SCoJeC was delighted to facilitate two events for young people to learn about – and try their hands at – Jewish traditions in paper-cutting at Mearns Castle High School and Glasgow UJIA Youth Club.
Abi Pirani, an artist in this medium whose work represents Jewish traditions and Jewish ceremonial objects, introduced a group of older students at Mearns Castle, many of whom will be visiting Holocaust sites in Poland this year, to Polish papercuts and the history of paper-cutting around the world. The students also tried cutting a multi-fold design such as a six-sided or snowflake cut.

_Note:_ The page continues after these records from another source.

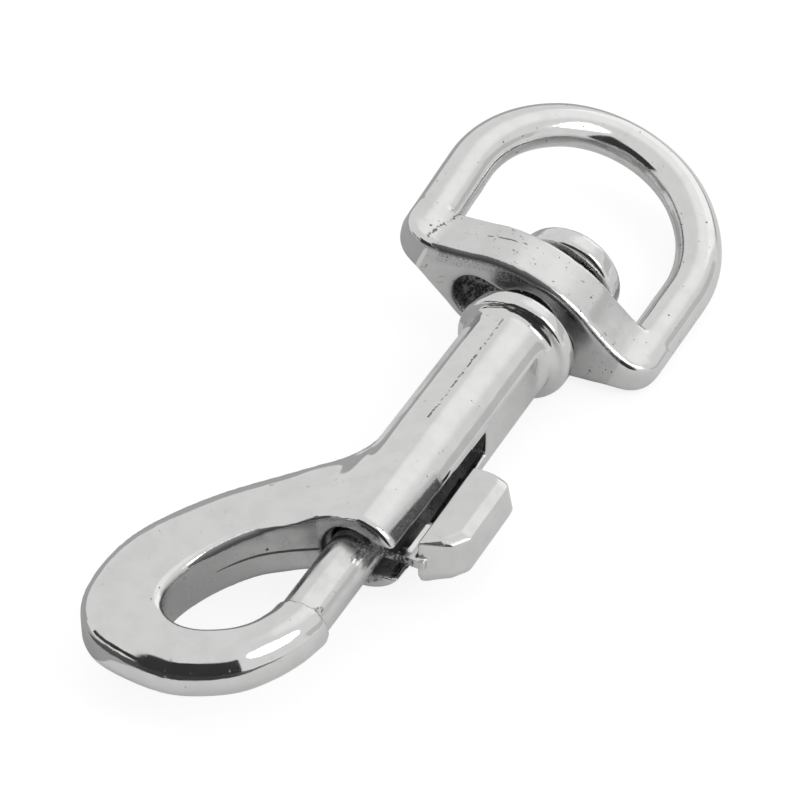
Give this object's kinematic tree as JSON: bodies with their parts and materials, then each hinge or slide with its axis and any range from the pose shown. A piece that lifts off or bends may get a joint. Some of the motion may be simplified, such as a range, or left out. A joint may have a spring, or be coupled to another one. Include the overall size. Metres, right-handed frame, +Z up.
{
  "type": "swivel snap hook",
  "caption": "Swivel bolt snap: die-cast hook with a spring-loaded sliding bolt and thumb lever, and a D-shaped eye that turns on a headed neck.",
  "frame": {"origin": "middle of the bounding box, on the surface that the hook lies on", "axes": "+X along the barrel from the hook towards the swivel eye, +Y towards the closed back of the hook, +Z up"},
  "size_m": [0.0841, 0.0292, 0.0128],
  "materials": {
    "body_metal": "polished nickel plate on die-cast zinc",
    "bolt_metal": "tumbled nickel plate on die-cast zinc",
    "spring_steel": "drawn spring wire",
    "eye_metal": "polished nickel plate on die-cast zinc"
  },
  "bodies": {
    "body": {"body_casting": "body_metal", "spring": "spring_steel"},
    "bolt": {"bolt": "bolt_metal"},
    "swivel_eye": {"swivel_eye": "eye_metal"}
  },
  "joints": [
    {"name": "bolt_slide", "type": "slide", "parent": "body", "child": "bolt", "axis": [1, 0, 0], "range_m": [0, 0.009], "stiffness_N_per_m": 300, "springref_m": -0.012, "deforming": ["spring"]},
    {"name": "eye_swivel", "type": "hinge", "parent": "body", "child": "swivel_eye", "pos_m": [0.01604, -0.00265, 0.00586], "axis": [1, 0, 0], "continuous": true}
  ]
}
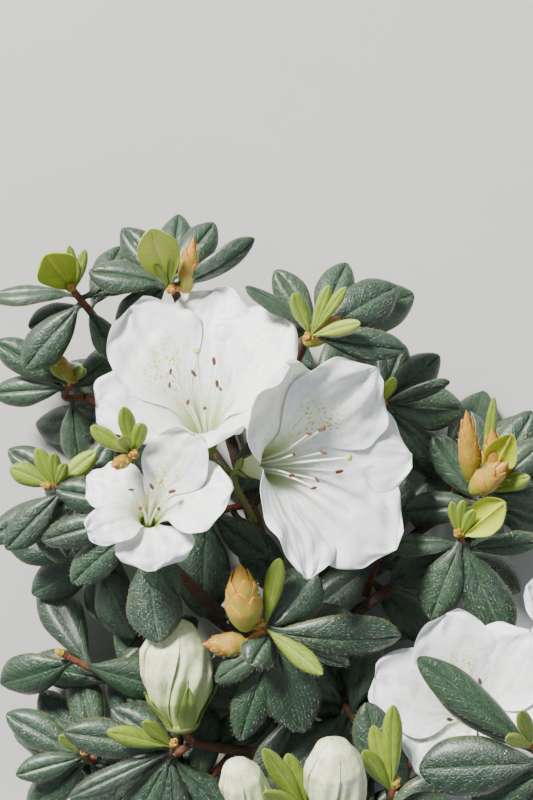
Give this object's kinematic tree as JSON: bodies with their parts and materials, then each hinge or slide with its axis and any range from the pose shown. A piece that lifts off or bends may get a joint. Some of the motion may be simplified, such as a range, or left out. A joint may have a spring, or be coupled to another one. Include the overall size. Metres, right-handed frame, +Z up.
{
  "type": "cut flowering branch of a white evergreen azalea",
  "caption": "Cut flowering branch of a white evergreen azalea lying face up, with whorls of leathery leaves, open white blooms and swelling buds.",
  "frame": {"origin": "centre of the footprint, on the surface that the cut branch lies on", "axes": "+Z up from the surface towards the open blooms, +Y along the branch from its cut end to its top, +X to the right for someone who looks down on it with +Y away from them"},
  "size_m": [0.2196, 0.2466, 0.097],
  "materials": {
    "bark": "rough reddish-brown bark",
    "foliage": "leathery dark green leaves with a grey sheen, and brown bud scales",
    "petal": "soft white petals with yellow-green speckles",
    "flower_bud": "satin pale greenish-white folded petals on a green calyx"
  },
  "bodies": {
    "root": {"back_shoot_bottom": "foliage", "back_shoot_centre": "foliage", "back_shoot_far_left": "foliage", "back_shoot_far_right": "foliage", "back_shoot_inner_right": "foliage", "back_shoot_left": "foliage", "back_shoot_low": "foliage", "back_shoot_low_left": "foliage", "back_shoot_low_right": "foliage", "back_shoot_mid_right": "foliage", "back_shoot_outer_right": "foliage", "back_shoot_right": "foliage", "back_shoot_top": "foliage", "back_shoot_upper_left": "foliage", "bloom_centre": "petal", "bloom_left": "petal", "bloom_lower_right": "petal", "bloom_right": "petal", "bloom_upper": "petal", "bud_limb": "bark", "bud_shoot": "foliage", "centre_front_limb": "bark", "centre_limb": "bark", "centre_shoot": "foliage", "far_right_limb": "bark", "far_right_shoot": "foliage", "front_limb": "bark", "front_right_shoot": "foliage", "front_shoot": "foliage", "left_centre_limb": "bark", "left_centre_shoot": "foliage", "left_limb": "bark", "left_shoot": "foliage", "lower_bloom_limb": "bark", "lower_left_limb": "bark", "lower_left_shoot": "foliage", "lower_right_limb": "bark", "lower_right_shoot": "foliage", "main_stem": "bark", "mid_left_limb": "bark", "mid_left_shoot": "foliage", "right_bloom_limb": "bark", "right_limb": "bark", "right_mid_limb": "bark", "right_mid_shoot": "foliage", "right_shoot": "foliage", "top_limb": "bark", "top_right_limb": "bark", "top_right_shoot": "foliage", "top_shoot": "foliage", "under_bloom_shoot": "foliage", "upper_left_limb": "bark", "upper_left_shoot": "foliage", "white_bud_front": "flower_bud", "white_bud_front_left": "flower_bud", "white_bud_left": "flower_bud"}
  },
  "joints": []
}
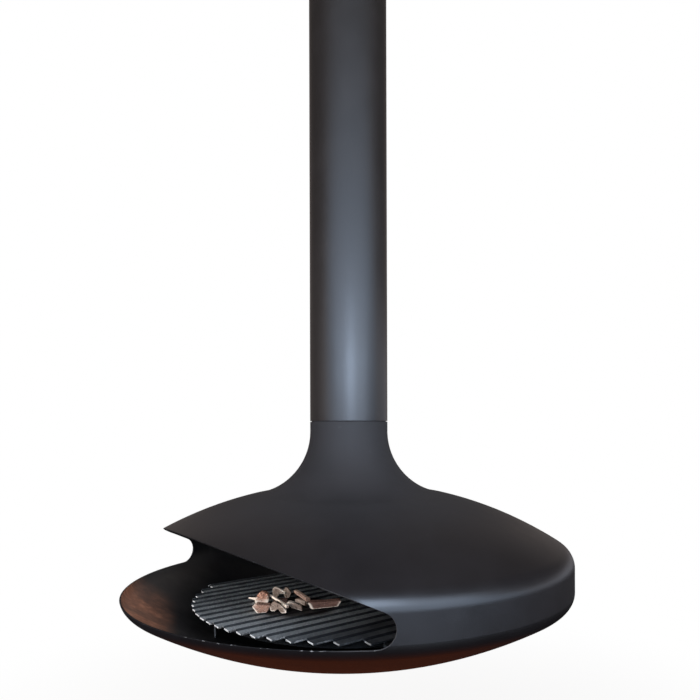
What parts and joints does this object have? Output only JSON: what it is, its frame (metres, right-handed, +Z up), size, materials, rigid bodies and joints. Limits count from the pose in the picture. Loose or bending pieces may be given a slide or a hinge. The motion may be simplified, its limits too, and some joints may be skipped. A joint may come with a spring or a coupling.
{
  "type": "hanging fireplace",
  "caption": "Round hanging wood fireplace: a domed steel hearth with a slanted open mouth and a corrugated grate that turns on a bearing at the foot of its ceiling flue.",
  "frame": {"origin": "centre of the ceiling plate's top face, where it lies against the ceiling", "axes": "+Z up along the flue, -Y out of the middle of the mouth, +X to the right-hand end of the mouth for someone who faces it from outside"},
  "size_m": [1.234, 1.2325, 2.0481],
  "materials": {
    "black_steel": "matt heatproof paint, charcoal black",
    "liner_steel": "bare rolled sheet",
    "bare_steel": "turned and oiled",
    "bronze": "turned",
    "grate_steel": "heat-blued, with bright worn ridges",
    "seal_rope": "braided glass rope",
    "split_wood": "split and barked"
  },
  "bodies": {
    "flue": {"ceiling_plate": "bare_steel", "hanging_collar": "bare_steel", "collar_screw_1": "bare_steel", "collar_screw_2": "bare_steel", "collar_screw_3": "bare_steel", "collar_screw_4": "bare_steel", "rosette_left": "black_steel", "rosette_right": "black_steel", "rosette_screw_1": "black_steel", "rosette_screw_2": "black_steel", "rosette_screw_3": "black_steel", "rosette_screw_4": "black_steel", "flue_casing": "black_steel", "liner_upper": "liner_steel", "liner_lower": "liner_steel", "spacer_upper": "liner_steel", "spacer_lower": "liner_steel", "support_flange": "bare_steel", "lower_race": "bare_steel"},
    "bearing_cage": {"ball_cage": "bare_steel"},
    "hearth": {"flared_neck": "black_steel", "hood": "black_steel", "bowl": "black_steel", "neck_ring": "bare_steel", "hanger_sleeve": "bare_steel", "sleeve_nut": "bare_steel", "upper_race": "bare_steel", "flue_gasket": "seal_rope", "damper_bush_1": "bronze", "damper_bush_2": "bronze", "stand_hoop": "grate_steel", "stand_leg_1": "grate_steel", "stand_leg_2": "grate_steel", "stand_leg_3": "grate_steel", "stand_leg_4": "grate_steel", "stand_bolt_1": "bare_steel", "stand_bolt_2": "bare_steel", "stand_bolt_3": "bare_steel", "stand_bolt_4": "bare_steel"},
    "damper": {"damper_blade": "bare_steel", "damper_spindle": "bare_steel", "blade_screw_1": "bare_steel", "blade_screw_2": "bare_steel", "damper_lever": "grate_steel", "lever_screw": "bare_steel"},
    "grate": {"fire_grate": "grate_steel", "kindling_1": "split_wood", "kindling_2": "split_wood", "kindling_3": "split_wood", "kindling_4": "split_wood", "kindling_5": "split_wood", "kindling_6": "split_wood", "kindling_7": "split_wood", "kindling_8": "split_wood", "kindling_9": "split_wood", "kindling_10": "split_wood", "kindling_11": "split_wood", "kindling_12": "split_wood"}
  },
  "joints": [
    {"name": "hearth_swivel", "type": "hinge", "parent": "flue", "child": "hearth", "pos_m": [0, 0, -1.4], "axis": [0, 0, 1], "continuous": true},
    {"name": "cage_turn", "type": "hinge", "parent": "flue", "child": "bearing_cage", "pos_m": [0, 0, -1.3616], "axis": [0, 0, 1], "continuous": true},
    {"name": "damper_turn", "type": "hinge", "parent": "hearth", "child": "damper", "pos_m": [0, 0, -1.46], "axis": [-1, 0, 0], "range_deg": [0, 90]},
    {"name": "grate_lift", "type": "slide", "parent": "hearth", "child": "grate", "axis": [0, 0, 1], "range_m": [0, 0.1]}
  ],
  "couplings": [
    {"joint": "cage_turn", "follows": "hearth_swivel", "ratio": 0.5}
  ]
}
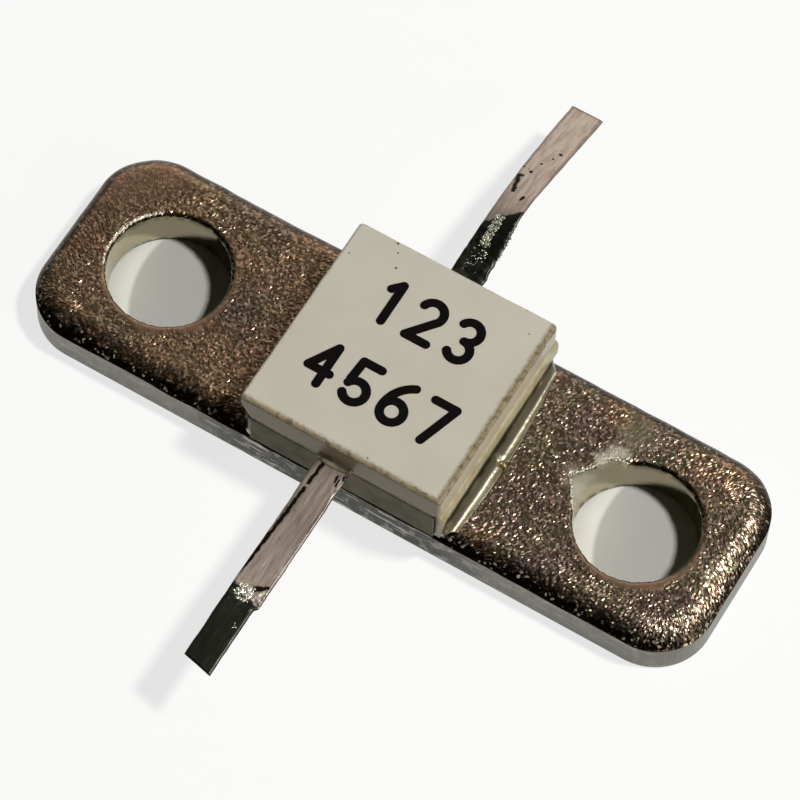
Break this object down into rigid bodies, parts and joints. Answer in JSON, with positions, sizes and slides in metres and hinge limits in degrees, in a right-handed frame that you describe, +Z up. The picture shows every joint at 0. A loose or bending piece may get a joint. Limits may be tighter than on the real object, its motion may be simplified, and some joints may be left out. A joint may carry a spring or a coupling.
{
  "type": "flange mount rf attenuator",
  "caption": "Flange mount RF attenuator: a lidded ceramic chip soldered to a nickel-plated plate, with screw holes at its ends and flat tape leads on its long sides.",
  "frame": {"origin": "centre of the flange's underside, midway between its screw holes", "axes": "+Z up through the ceramic cover, +X along the flange towards the hole with the torn rim, +Y towards the rear lead"},
  "size_m": [0.02, 0.0194, 0.0034],
  "materials": {
    "nickel_plated_copper": "satin, grained nickel plate over copper",
    "solder": "bright reflowed solder with flux film",
    "fired_metal": "matte fired film",
    "chip_ceramic": "as fired",
    "resistor_film": "matte fired film",
    "overglaze": "glassy",
    "lead_tape": "satin rolled tape, tinned and darkened in patches",
    "adhesive": "cured resin",
    "lid_ceramic": "smooth as fired",
    "ink": "matte printed ink"
  },
  "bodies": {
    "root": {"mounting_flange": "nickel_plated_copper", "base_solder": "solder", "back_metallization": "fired_metal", "ceramic_substrate": "chip_ceramic", "left_edge_metallization": "fired_metal", "right_edge_metallization": "fired_metal", "left_ground_pad": "fired_metal", "right_ground_pad": "fired_metal", "front_pad": "fired_metal", "rear_pad": "fired_metal", "series_resistor": "resistor_film", "front_shunt_resistor_left": "resistor_film", "front_shunt_resistor_right": "resistor_film", "rear_shunt_resistor_left": "resistor_film", "rear_shunt_resistor_right": "resistor_film", "resistor_glaze": "overglaze", "front_lead_solder": "solder", "rear_lead_solder": "solder", "front_lead": "lead_tape", "rear_lead": "lead_tape", "cover_adhesive": "adhesive", "ceramic_cover": "lid_ceramic", "marking": "ink"}
  },
  "joints": []
}
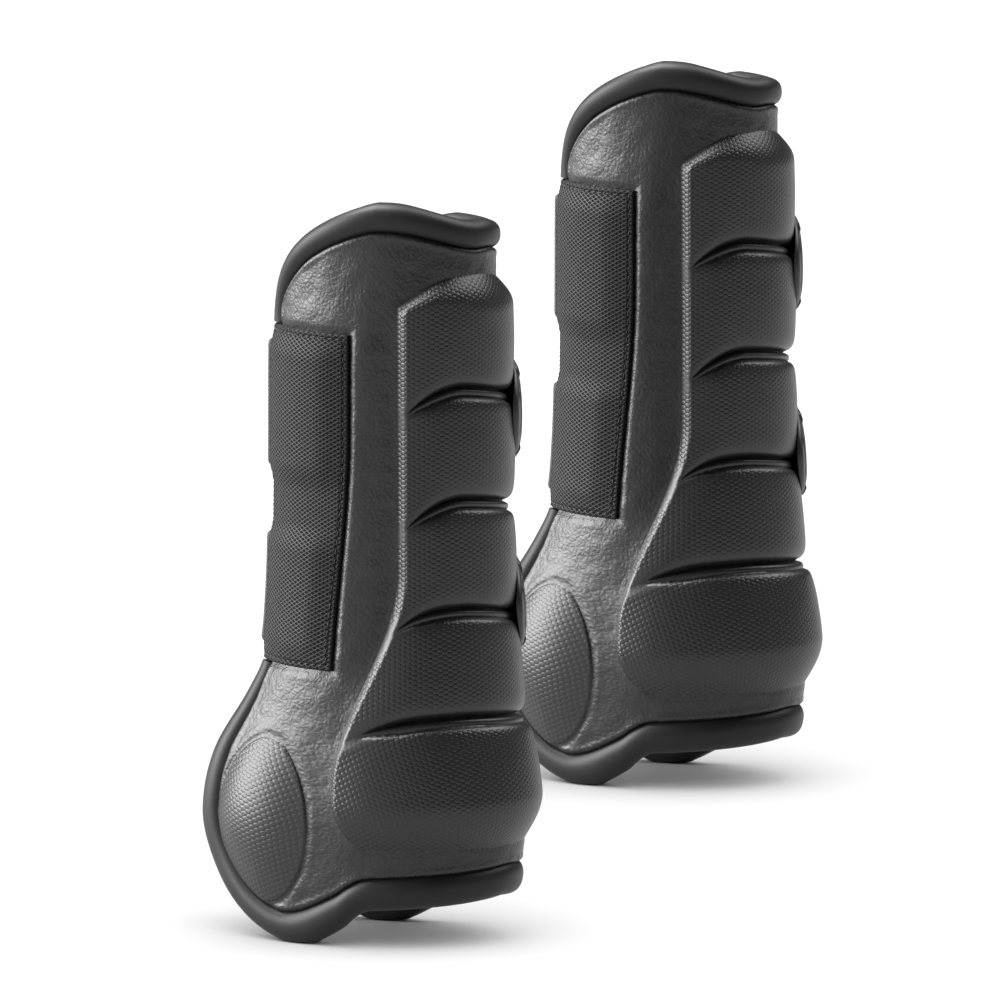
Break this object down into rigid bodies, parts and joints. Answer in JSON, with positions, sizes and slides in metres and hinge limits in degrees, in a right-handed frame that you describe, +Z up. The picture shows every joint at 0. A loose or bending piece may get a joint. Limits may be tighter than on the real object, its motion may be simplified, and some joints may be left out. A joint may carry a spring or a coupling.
{
  "type": "tendon boots",
  "caption": "Open-front moulded tendon boots for a horse's forelegs, with ribbed tendon pad, fetlock lobes, rolled rims and hook-and-loop straps",
  "frame": {"origin": "on the floor under the middle of the pair's bounding box", "axes": "+Z up the leg, +X towards the back of both legs, -Y towards the side the picture shows; the boots stand one behind the other along Y"},
  "size_m": [0.2096, 0.4416, 0.2472],
  "materials": {
    "grained_shell": "leather grain, satin",
    "smooth_rim": "smooth, semi-gloss",
    "pebbled_pad": "fine pebble dots, satin",
    "foam": "closed-cell foam, matt",
    "lining": "fine knit, matt",
    "mesh_fabric": "open woven mesh, matt",
    "elastic_webbing": "ribbed elastic webbing, matt",
    "hook_and_loop": "napped tape, matt",
    "strap_rubber": "smooth moulded, satin"
  },
  "bodies": {
    "boot1": {"boot1_outer_shell": "grained_shell", "boot1_foam_liner": "foam", "boot1_inner_lining": "lining", "boot1_upper_rim": "smooth_rim", "boot1_lower_rim": "smooth_rim", "boot1_medial_front_edge": "smooth_rim", "boot1_lateral_front_edge": "smooth_rim", "boot1_tendon_rib_1": "pebbled_pad", "boot1_tendon_rib_2": "pebbled_pad", "boot1_tendon_rib_3": "pebbled_pad", "boot1_tendon_rib_4": "pebbled_pad", "boot1_fetlock_bulge": "pebbled_pad", "boot1_medial_fetlock_pad": "pebbled_pad", "boot1_lateral_fetlock_pad": "pebbled_pad", "boot1_mesh_patch": "mesh_fabric", "boot1_upper_strap_root": "elastic_webbing", "boot1_lower_strap_root": "elastic_webbing", "boot1_upper_loop_tape": "hook_and_loop", "boot1_lower_loop_tape": "hook_and_loop"},
    "boot1_upper_elastic": {"boot1_upper_strap_elastic": "elastic_webbing"},
    "boot1_upper_tab": {"boot1_upper_strap_tab": "strap_rubber", "boot1_upper_hook_tape": "hook_and_loop", "boot1_upper_tip_grip": "strap_rubber"},
    "boot1_lower_elastic": {"boot1_lower_strap_elastic": "elastic_webbing"},
    "boot1_lower_tab": {"boot1_lower_strap_tab": "strap_rubber", "boot1_lower_hook_tape": "hook_and_loop", "boot1_lower_tip_grip": "strap_rubber"},
    "boot2": {"boot2_outer_shell": "grained_shell", "boot2_foam_liner": "foam", "boot2_inner_lining": "lining", "boot2_upper_rim": "smooth_rim", "boot2_lower_rim": "smooth_rim", "boot2_medial_front_edge": "smooth_rim", "boot2_lateral_front_edge": "smooth_rim", "boot2_tendon_rib_1": "pebbled_pad", "boot2_tendon_rib_2": "pebbled_pad", "boot2_tendon_rib_3": "pebbled_pad", "boot2_tendon_rib_4": "pebbled_pad", "boot2_fetlock_bulge": "pebbled_pad", "boot2_medial_fetlock_pad": "pebbled_pad", "boot2_lateral_fetlock_pad": "pebbled_pad", "boot2_mesh_patch": "mesh_fabric", "boot2_upper_strap_root": "elastic_webbing", "boot2_lower_strap_root": "elastic_webbing", "boot2_upper_loop_tape": "hook_and_loop", "boot2_lower_loop_tape": "hook_and_loop"},
    "boot2_upper_elastic": {"boot2_upper_strap_elastic": "elastic_webbing"},
    "boot2_upper_tab": {"boot2_upper_strap_tab": "strap_rubber", "boot2_upper_hook_tape": "hook_and_loop", "boot2_upper_tip_grip": "strap_rubber"},
    "boot2_lower_elastic": {"boot2_lower_strap_elastic": "elastic_webbing"},
    "boot2_lower_tab": {"boot2_lower_strap_tab": "strap_rubber", "boot2_lower_hook_tape": "hook_and_loop", "boot2_lower_tip_grip": "strap_rubber"}
  },
  "joints": [
    {"name": "boot1_upper_strap_swing", "type": "hinge", "parent": "boot1", "child": "boot1_upper_elastic", "pos_m": [0.01486, -0.19538, 0.1765], "axis": [0, 0, 1], "range_deg": [0, 120]},
    {"name": "boot1_upper_tab_peel", "type": "hinge", "parent": "boot1_upper_elastic", "child": "boot1_upper_tab", "pos_m": [0.01334, -0.16062, 0.1765], "axis": [0, 0, 1], "range_deg": [0, 110]},
    {"name": "boot1_lower_strap_swing", "type": "hinge", "parent": "boot1", "child": "boot1_lower_elastic", "pos_m": [0.01356, -0.19584, 0.1154], "axis": [0.0536, 0.0199, 0.9984], "range_deg": [0, 120]},
    {"name": "boot1_lower_tab_peel", "type": "hinge", "parent": "boot1_lower_elastic", "child": "boot1_lower_tab", "pos_m": [0.01208, -0.16013, 0.1154], "axis": [0.0525, -0.0209, 0.9984], "range_deg": [0, 110]},
    {"name": "boot2_pick_up", "type": "slide", "parent": "boot1", "child": "boot2", "axis": [0, 0, 1], "range_m": [0, 0.3]},
    {"name": "boot2_upper_strap_swing", "type": "hinge", "parent": "boot2", "child": "boot2_upper_elastic", "pos_m": [-0.08244, 0.16302, 0.1765], "axis": [0, 0, 1], "range_deg": [0, 120]},
    {"name": "boot2_upper_tab_peel", "type": "hinge", "parent": "boot2_upper_elastic", "child": "boot2_upper_tab", "pos_m": [-0.08396, 0.19778, 0.1765], "axis": [0, 0, 1], "range_deg": [0, 110]},
    {"name": "boot2_lower_strap_swing", "type": "hinge", "parent": "boot2", "child": "boot2_lower_elastic", "pos_m": [-0.08374, 0.16256, 0.1154], "axis": [0.0536, 0.0199, 0.9984], "range_deg": [0, 120]},
    {"name": "boot2_lower_tab_peel", "type": "hinge", "parent": "boot2_lower_elastic", "child": "boot2_lower_tab", "pos_m": [-0.08522, 0.19827, 0.1154], "axis": [0.0525, -0.0209, 0.9984], "range_deg": [0, 110]}
  ]
}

Teachers from the school's art department were very interested to hear about the mini-exhibition, and brought other students from S1 to S3 to have a look and hear from Abi about some of the history and techniques. They then invited her, along with Joanna Hyman from UJIA, to participate in an S1 art class working on cutting stencils.
In the evening, Abi joined the very first UJIA Youth Club meeting, to show the young people the Polish papercuts, and then worked with them on producing papercuts using imagery relating to Rosh Hashanah. With no previous experience they picked up the idea quickly.
These events were a taster for an an innovative interfaith art project for young people during Scottish Interfaith Week in November, for which SCoJeC has been awarded £500 from the Interfaith Youth Trust. Abi will be joined by Maryam Golubeva, whose art reflects her Muslim background, for an interfaith workshop in Falkirk.
The Falkirk event is being held in partnership with the Al Masaar community. Many thanks also to the Interfaith Youth Trust, Joanna Hyman and Brittany Rittell of UJIA, Mearns Castle High School, and, of course artist Abi Pirani.